Manus afirmou que essa atitude resulta em um número muito alto de processos, o que gera a queda da qualidade e erros de decisões. “Em fevereiro de 2009, o TST contava com 617 processos para cada relator. Neste ano, esse número subiu para 877. É assustador”, disse. O ministro ainda chamou a atenção para a uniformização das jurisprudências nos Tribunais Regionais do Trabalho. “Teremos volumes de processo reduzido e julgamentos com qualidade”, finalizou.

Novo presidente
O Nelson Mannrich tomou posse nesta sexta-feira (12/3) como presidente da Academia Nacional de Direito do Trabalho, substituindo Georgenor de Sousa Franco Filho, que esteve à frente da entidade por dois mandatos, de 2006 a 2010. Durante o discurso de posse, Mannich analisou o cenário atual do trabalho. “Todos reconhecemos que o trabalho é dever e direito. O ritmo de trabalho é intenso e gera estresse. Hoje, as pessoas não são mais felizes.” E continuou: “Essa é a era de agressividade de fusões que não parecem ter fim”.

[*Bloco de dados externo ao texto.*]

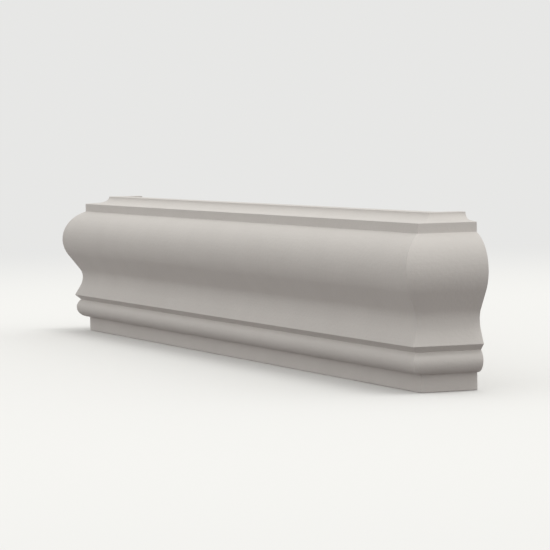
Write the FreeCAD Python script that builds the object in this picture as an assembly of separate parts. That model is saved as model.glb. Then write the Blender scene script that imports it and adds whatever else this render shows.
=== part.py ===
import FreeCAD, Part
import math
import os

# Windowsill cornice moulding: one piece of stock that closes the wall under a window sill.
# A front run carries the moulded section, and a return of the same section is mitred to each end.
# Sizes are in millimetres. X runs along the front, the front faces -Y, the wall is at +Y, Z is up.
# The origin is the middle of the footprint, on the level that the base stands on.
# The face of the fillet, the narrow upright band under the ledge, is the datum of the section.

# Plan, measured from the face of the fillet
face_length = 864.0
return_reach = 55.0
stock_depth = 35.4

# Projection of each member in front of the face of the fillet
bulge_projection = 21.1
neck_projection = 3.7
lip_projection = 10.8
quirk_projection = 5.5
torus_projection = 9.6

# Members that lie behind the face of the fillet
plinth_setback = 2.1
ledge_depth = 10.5
top_setback = 21.0

# Heights, stacked from the base
plinth_height = 15.1
undercut_height = 5.2
fillet_height = 8.6
ledge_rise = 1.0
cavetto_height = 7.1

# Curves
torus_soffit = 1.1
torus_upper_radius = 11.3
splay_radius = 24.6
neck_radius = 16.3
bulge_radius = 33.6

# Slopes of the two straight flanks, in degrees from upright
splay_angle = 25.0
ogee_angle = 32.5

# Spare length of the cutting shapes beyond the stock
spare = 10.0


def lean(radius, angle):
    """How far an arc that starts upright has moved sideways when it has turned by the angle."""
    return radius * (1.0 - math.cos(math.radians(angle)))


def climb(radius, angle):
    """How far the same arc has risen."""
    return radius * math.sin(math.radians(angle))


def run(offset, angle):
    """How high a straight flank rises while it moves sideways by the offset."""
    return offset / math.tan(math.radians(angle))


def half_chord(radius, offset):
    """Half the chord of a circle at the offset from its centre."""
    return math.sqrt(radius ** 2 - offset ** 2)


# Torus: a quarter round below its nose, and a flatter round from the nose up to the quirk
torus_lower_radius = torus_projection + plinth_setback - torus_soffit
nose_z = plinth_height + torus_lower_radius
quirk_offset = quirk_projection - (torus_projection - torus_upper_radius)
quirk_z = nose_z + half_chord(torus_upper_radius, quirk_offset)

# Lip and splay: the sharp lip over the undercut, then a straight flank that sweeps up to the neck
lip_z = quirk_z + undercut_height
splay_top = neck_projection + lean(splay_radius, splay_angle)
splay_top_z = lip_z + run(lip_projection - splay_top, splay_angle)
neck_z = splay_top_z + climb(splay_radius, splay_angle)

# Ogee: the hollow above the neck, a straight flank, and the bulge up to the fillet
ogee_foot = neck_projection + lean(neck_radius, ogee_angle)
ogee_foot_z = neck_z + climb(neck_radius, ogee_angle)
ogee_head = bulge_projection - lean(bulge_radius, ogee_angle)
ogee_head_z = ogee_foot_z + run(ogee_head - ogee_foot, ogee_angle)
bulge_z = ogee_head_z + climb(bulge_radius, ogee_angle)
crease_z = bulge_z + half_chord(bulge_radius, bulge_radius - bulge_projection)

# Fillet, ledge and cavetto
fillet_top_z = crease_z + fillet_height
ledge_back_z = fillet_top_z + ledge_rise
top_z = ledge_back_z + cavetto_height

# Places in plan
half_face = face_length / 2.0
face_y = (bulge_projection - return_reach) / 2.0
wall_y = face_y + return_reach
front_spare = bulge_projection + spare
back_spare = stock_depth + spare


def arc_middle(centre_p, centre_z, radius, first_angle, last_angle):
    """The point halfway round an arc of the section, for angles counted from straight forward."""
    middle = math.radians((first_angle + last_angle) / 2.0)
    return centre_p + radius * math.cos(middle), centre_z + radius * math.sin(middle)


def section(place):
    """The closed section of the stock as a face. place turns projection and height into a point."""
    edges = []

    def line(start, end):
        edges.append(Part.LineSegment(place(*start), place(*end)).toShape())

    def arc(start, middle, end):
        edges.append(Part.Arc(place(*start), place(*middle), place(*end)).toShape())

    def quarter_ellipse(start, corner, end):
        corner_weight = math.cos(math.radians(45.0))
        curve = Part.BezierCurve()
        curve.setPoles([place(*start), place(*corner), place(*end)])
        curve.setWeight(2, corner_weight)
        edges.append(curve.toShape())

    back_foot = (-stock_depth, 0.0)
    plinth_foot = (-plinth_setback, 0.0)
    plinth_head = (-plinth_setback, plinth_height)
    soffit_edge = (torus_projection - torus_lower_radius, plinth_height)
    nose = (torus_projection, nose_z)
    quirk = (quirk_projection, quirk_z)
    lip = (lip_projection, lip_z)
    splay_end = (splay_top, splay_top_z)
    neck = (neck_projection, neck_z)
    hollow_end = (ogee_foot, ogee_foot_z)
    bulge_start = (ogee_head, ogee_head_z)
    crease = (0.0, crease_z)
    fillet_top = (0.0, fillet_top_z)
    ledge_back = (-ledge_depth, ledge_back_z)
    cavetto_corner = (-top_setback, ledge_back_z)
    top_edge = (-top_setback, top_z)
    back_head = (-stock_depth, top_z)

    quirk_angle = math.degrees(math.atan2(quirk_z - nose_z, quirk_offset))
    crease_angle = math.degrees(math.atan2(crease_z - bulge_z, bulge_radius - bulge_projection))
    lower_centre = torus_projection - torus_lower_radius
    upper_centre = torus_projection - torus_upper_radius
    bulge_centre = bulge_projection - bulge_radius

    line(back_foot, plinth_foot)
    line(plinth_foot, plinth_head)
    line(plinth_head, soffit_edge)
    arc(soffit_edge, arc_middle(lower_centre, nose_z, torus_lower_radius, -90.0, 0.0), nose)
    arc(nose, arc_middle(upper_centre, nose_z, torus_upper_radius, 0.0, quirk_angle), quirk)
    line(quirk, lip)
    line(lip, splay_end)
    splay_centre = neck_projection + splay_radius
    arc(splay_end, arc_middle(splay_centre, neck_z, splay_radius, 180.0 + splay_angle, 180.0), neck)
    hollow_centre = neck_projection + neck_radius
    arc(neck, arc_middle(hollow_centre, neck_z, neck_radius, 180.0, 180.0 - ogee_angle), hollow_end)
    line(hollow_end, bulge_start)
    arc(bulge_start, arc_middle(bulge_centre, bulge_z, bulge_radius, -ogee_angle, crease_angle), crease)
    line(crease, fillet_top)
    line(fillet_top, ledge_back)
    quarter_ellipse(ledge_back, cavetto_corner, top_edge)
    line(top_edge, back_head)
    line(back_head, back_foot)
    return Part.Face(Part.Wire(edges))


def plan_block(corners):
    """An upright block over the plan corners, taller than the stock, that cuts a run to its mitres."""
    points = [FreeCAD.Vector(x, y, -spare) for x, y in corners]
    base = Part.Face(Part.makePolygon(points + points[:1]))
    return base.extrude(FreeCAD.Vector(0.0, 0.0, top_z + 2.0 * spare))


def front_run():
    """The front run, from mitre to mitre."""
    reach = half_face + front_spare
    outline = section(lambda p, z: FreeCAD.Vector(-reach, face_y - p, z))
    bar = outline.extrude(FreeCAD.Vector(2.0 * reach, 0.0, 0.0))
    between_mitres = plan_block([
        (-half_face - front_spare, face_y - front_spare),
        (half_face + front_spare, face_y - front_spare),
        (half_face - back_spare, face_y + back_spare),
        (-half_face + back_spare, face_y + back_spare),
    ])
    return bar.common(between_mitres)


def return_run(side):
    """The return at one end, from its mitre back to the wall. side is -1 for left and 1 for right."""
    start_y = face_y - front_spare
    outline = section(lambda p, z: FreeCAD.Vector(side * (half_face + p), start_y, z))
    bar = outline.extrude(FreeCAD.Vector(0.0, wall_y - start_y, 0.0))
    behind_mitre = plan_block([
        (side * (half_face + front_spare), face_y - front_spare),
        (side * (half_face + front_spare), wall_y + spare),
        (side * (half_face - back_spare), wall_y + spare),
        (side * (half_face - back_spare), face_y + back_spare),
    ])
    return bar.common(behind_mitre)


def cornice_moulding():
    """The whole moulding as one solid: the mitres are closed and leave no seam."""
    joined = front_run().fuse([return_run(-1), return_run(1)])
    return joined.removeSplitter().Solids[0]


os.makedirs("parts", exist_ok=True)
cornice_moulding().exportStep("parts/cornice_moulding.step")
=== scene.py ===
import math

import bpy
from mathutils import Matrix, Vector


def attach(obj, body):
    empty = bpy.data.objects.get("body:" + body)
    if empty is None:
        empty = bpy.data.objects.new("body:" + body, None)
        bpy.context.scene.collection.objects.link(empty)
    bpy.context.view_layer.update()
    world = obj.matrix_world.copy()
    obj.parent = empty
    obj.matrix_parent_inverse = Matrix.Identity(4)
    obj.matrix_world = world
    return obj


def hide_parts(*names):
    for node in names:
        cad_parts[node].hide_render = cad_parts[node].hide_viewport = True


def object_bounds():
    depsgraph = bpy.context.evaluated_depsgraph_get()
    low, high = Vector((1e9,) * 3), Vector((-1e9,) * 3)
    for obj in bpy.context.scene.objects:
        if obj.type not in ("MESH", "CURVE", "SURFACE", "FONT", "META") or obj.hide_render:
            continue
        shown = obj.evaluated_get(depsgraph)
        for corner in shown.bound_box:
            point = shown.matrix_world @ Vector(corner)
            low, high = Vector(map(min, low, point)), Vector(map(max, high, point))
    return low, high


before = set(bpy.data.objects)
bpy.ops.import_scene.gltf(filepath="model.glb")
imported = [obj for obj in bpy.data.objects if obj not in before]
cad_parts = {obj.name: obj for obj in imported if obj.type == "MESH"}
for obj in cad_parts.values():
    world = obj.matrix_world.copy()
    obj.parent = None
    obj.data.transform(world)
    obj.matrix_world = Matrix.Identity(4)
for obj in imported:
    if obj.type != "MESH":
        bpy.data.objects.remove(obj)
cad_low, cad_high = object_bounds()

MM = 0.001
QUARTER_TURN = math.pi / 2.0
HALF_TURN = math.pi

# Section of the stock. Projections are counted forward from the face of the fillet, and setbacks
# and depths back from it.
BULGE_PROJECTION = 21.1 * MM
NECK_PROJECTION = 3.7 * MM
LIP_PROJECTION = 10.8 * MM
QUIRK_PROJECTION = 5.5 * MM
TORUS_PROJECTION = 9.6 * MM
PLINTH_SETBACK = 2.1 * MM
LEDGE_DEPTH = 10.5 * MM
TOP_SETBACK = 21.0 * MM
STOCK_DEPTH = 35.4 * MM

# Heights and curves of the section
PLINTH_HEIGHT = 15.1 * MM
UNDERCUT_HEIGHT = 5.2 * MM
FILLET_HEIGHT = 8.6 * MM
LEDGE_RISE = 1.0 * MM
TORUS_SOFFIT = 1.1 * MM
TORUS_UPPER_RADIUS = 11.3 * MM
SPLAY_RADIUS = 24.6 * MM
NECK_RADIUS = 16.3 * MM
BULGE_RADIUS = 33.6 * MM
SPLAY_ANGLE = math.radians(25.0)
OGEE_ANGLE = math.radians(32.5)

# The plan comes from the frame: the bulge gives the box its front and its two ends.
HALF_FACE = cad_high.x - BULGE_PROJECTION
FACE_Y = cad_low.y + BULGE_PROJECTION
WALL_Y = cad_high.y
TOP_Z = cad_high.z

# Fineness of the mesh
ARC_STEP = math.radians(3.0)
FEWEST_ARC_STEPS = 2
FLAT_STEP = 6.0 * MM
RUN_STEP = 12.0 * MM

# The way round the section starts and ends in the middle of the base, with this gap between.
SEAM_GAP = 0.2 * MM

# Points of the section, and shares of the run, that are closer than these count as one.
POINT_TOLERANCE = 0.1 * MM
SHARE_TOLERANCE = 1e-4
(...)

O professor ainda destacou que os cidadãos não devem “idolatrar o trabalho”. “Não podemos viver para trabalhar, mas sim trabalhar para viver”. Como promessas para seu mandato, ele destacou que buscará uma sede para a academia. “É ideal para o cultivo da memória. Nosso acervo está disperso,” disse. Também destacou a importância de a academia atuar em parceria com outras entidades, como centros de estudos, associações e instituições.

Cerca de 100 pessoas estiveram presentes na posse. Entre as autoridades, o presidente do Tribunal Regional do Trabalho de São Paulo, desembargador Decio Sebastião Daidone, e o ministro aposentado Vantuil Abdala.